Jim Mumford, First Deputy Insurance Commissioner, Iowa Insurance Division, said, “that it appears to me that the standard nonforfeiture law should not apply to CDAs at all. The carrier is not charging anything and the customer is not looking at the company to provide wealth, they are looking at the fund.” He agreed there should be an exception to the SNFLIDA for CDAs or that some type of interpretation be given or some kind of rule or regulation be put forth about what could be put in the fund.
Mumford asked the industry to come up with a definition for CDAs would fall sooner than later, a one or two line definition — for future treatment in order to help people understand the definition of these products — and also a new name.

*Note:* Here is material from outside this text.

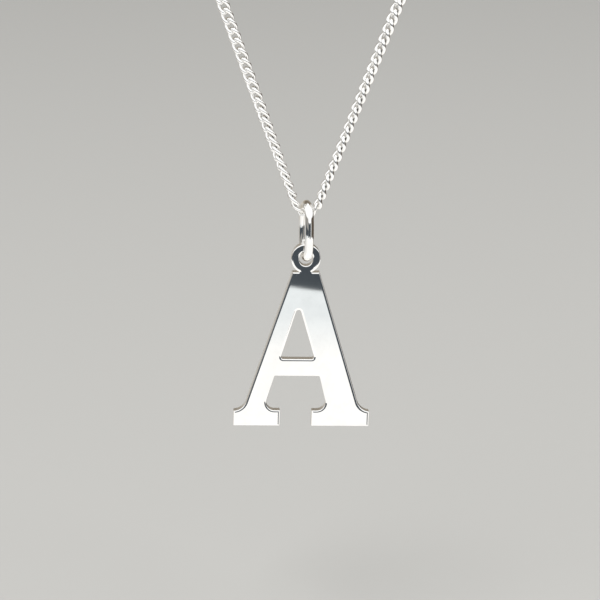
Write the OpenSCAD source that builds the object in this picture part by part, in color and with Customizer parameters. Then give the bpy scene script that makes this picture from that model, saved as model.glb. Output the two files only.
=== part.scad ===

Regulators and the industry toyed with the idea on the call but made no commitments.
The “deferred” aspect of the name “was throwing us off — made it seem like it would fall under nonforfeiture law,” one regulator said on the call.
Lee Covington, general counsel at the Insured Retirement Institute (IRI) in Washington, tried to assure regulators that although it is possible for the CDA benefit to be terminated by the plan sponsor, it would have to be in the best interest of the plan or the sponsor would face all sorts of litigation under its fiduciary responsibility.
With regard to the annuitant not getting the benefit of the CDA, he said it is a very remote possibility, “we just don’t see that happening unless the employers profile turns to a very young employee mix and they may not get the benefit of the CDA.”
“In reality, we believe that plan sponsors would provide some type of continuing benefit, so they would not lose that” — but to foreclose that opportunity to act in obligation to the plan’s fiduciary responsibility would violate ERISA, Covington warned.
The CDA working group is also keen to review marketing materials from carriers for the product, particularly to individuals.
Keith Mancini of Colorado-based CDA player Great Western Life & Annuity Insurance Co. presented the group with a Group Fixed Deferred Annuity Contract in a discussion of market materials and disclosures, oversight of which Mumford questioned in terms of regulatory supervision of documents. The product is not registered with the Securities and Exchange Commission but has been submitted to the agency.
“I am trying to be clearer on who reviews what as we have so many regulators involved,” Iowa’s Mumford said.